With dozens of courthouse employees in cramped, temporary offices because of a recent fire there, Arlington County Board members early today approved a plan to hold a bond referendum on a new police and courts facility two years ahead of schedule.
Under a $331.6 million, six-year capital improvement program approved by the board, County Manager Anton S. Gardner's proposal for a new courthouse will be put before Arlington voters this fall, rather than in November 1992 as originally planned.
The board tentatively endorsed a $91.9 million county and school bond package for this fall that would include $54.4 million for the police and courts facility, which would be built near North 14th Street and Court House Road, across from the current courthouse.
Also included in the bond proposal would be $23 million for school improvements and maintenance, $11.1 million for road and neighborhood improvements, $4 million for parks programs, and $2.5 million to help pay for a fire station. The County Board will determine the exact amount of each bond proposal in August.
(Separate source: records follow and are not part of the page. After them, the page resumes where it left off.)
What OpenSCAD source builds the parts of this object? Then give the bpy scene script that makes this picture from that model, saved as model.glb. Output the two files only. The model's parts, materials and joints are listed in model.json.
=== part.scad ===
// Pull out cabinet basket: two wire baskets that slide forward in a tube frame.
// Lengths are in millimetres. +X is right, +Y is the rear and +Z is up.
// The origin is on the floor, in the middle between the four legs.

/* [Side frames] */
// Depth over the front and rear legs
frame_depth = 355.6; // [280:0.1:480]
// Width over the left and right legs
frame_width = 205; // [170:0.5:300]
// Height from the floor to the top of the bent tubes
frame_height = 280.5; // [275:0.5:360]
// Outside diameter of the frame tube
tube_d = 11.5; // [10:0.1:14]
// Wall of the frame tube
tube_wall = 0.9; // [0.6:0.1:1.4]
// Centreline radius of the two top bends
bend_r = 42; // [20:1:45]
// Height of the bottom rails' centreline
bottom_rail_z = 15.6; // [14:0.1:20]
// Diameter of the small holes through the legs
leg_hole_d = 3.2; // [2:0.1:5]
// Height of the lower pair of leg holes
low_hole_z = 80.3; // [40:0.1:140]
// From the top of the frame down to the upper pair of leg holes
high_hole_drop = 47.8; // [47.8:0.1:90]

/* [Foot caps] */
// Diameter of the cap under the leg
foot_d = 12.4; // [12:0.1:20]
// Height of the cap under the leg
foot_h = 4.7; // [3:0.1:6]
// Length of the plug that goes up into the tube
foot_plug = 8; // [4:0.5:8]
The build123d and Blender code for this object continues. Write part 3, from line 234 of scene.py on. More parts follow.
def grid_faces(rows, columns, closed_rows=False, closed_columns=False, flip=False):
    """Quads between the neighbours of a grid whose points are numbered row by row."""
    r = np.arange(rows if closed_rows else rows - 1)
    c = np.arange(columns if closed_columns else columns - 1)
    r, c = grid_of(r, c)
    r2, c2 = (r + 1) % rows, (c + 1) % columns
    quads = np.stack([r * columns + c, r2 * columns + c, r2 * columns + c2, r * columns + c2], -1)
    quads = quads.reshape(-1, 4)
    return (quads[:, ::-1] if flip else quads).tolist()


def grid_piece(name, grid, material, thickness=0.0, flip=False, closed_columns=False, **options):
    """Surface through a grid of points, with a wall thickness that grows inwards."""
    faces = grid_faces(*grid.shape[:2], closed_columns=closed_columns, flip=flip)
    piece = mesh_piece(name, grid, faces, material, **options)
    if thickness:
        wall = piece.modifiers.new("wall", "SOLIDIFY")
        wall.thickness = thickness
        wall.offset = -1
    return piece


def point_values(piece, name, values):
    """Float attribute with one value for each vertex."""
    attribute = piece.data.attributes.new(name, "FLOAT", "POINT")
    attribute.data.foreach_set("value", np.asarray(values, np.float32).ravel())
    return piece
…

Last night, Gardner told the board that the May 20 fire that destroyed the fourth floor of the seven-story courthouse had accelerated the need to replace the 30-year-old structure, which Gardner called too costly to renovate because it contains asbestos and has other problems.
"It's a really deplorable situation," Commonwealth's Attorney Helen Fahey told the board, noting that because of the fire, "we have the use of only half the courtrooms."
Board member William T. Newman Jr. agreed, calling the courthouse "the worst in Northern Virginia in many ways."
To make room for the courthouse proposal on this year's ballot, board members agreed to rearrange funding plans for several proposals, including a $50 million rehabilitation and expansion of Arlington's waste water treatment plant. Officials initially planned to split the costs of the work between bond proposals this year and in 1994, but instead will seek to fund most of it in a 1992 bond package.
The six-year spending plan reflects a move toward using long-term bonds rather than yearly revenue to pay for major improvements, county finance officials said. An $82 million bond package is tentatively set to go before voters in 1992; a $34 million plan is scheduled for 1994.
Bonds are proposed to finance about 63 percent of the new plan, which covers fiscal years 1991-96. Last year's plan for 1990-95 proposed that bonds finance 53 percent of improvements.
Board members last night also agreed to hold a public hearing on whether to change development guidelines for a 40-year-old Ballston apartment complex whose low- and middle-income residents are worried that high-rise development will force them to leave their homes.
Residents of the Pollard Gardens apartments, whose 124 units are home to low- and middle-income workers and senior citizens, many of them Hispanic and Asian immigrants, are pushing for a change in the county's General Land Use Plan to discourage high-rise buildings on the site bounded by North Fairfax Drive, Wilson Boulevard and North Pollard Street.
Because the land use plan is only a development guideline, county officials say they are unsure whether changing the plan would prevent the complex's owner, Premier Realty Co., from tearing down the complex. If the land use plan is changed, Premier probably still could replace the complex with town houses or similar residential units.
Still, officials have said that the residents' effort to change the development guidelines before any new construction has been proposed represents a new strategy to try to save the county's shrinking supply of low-cost housing.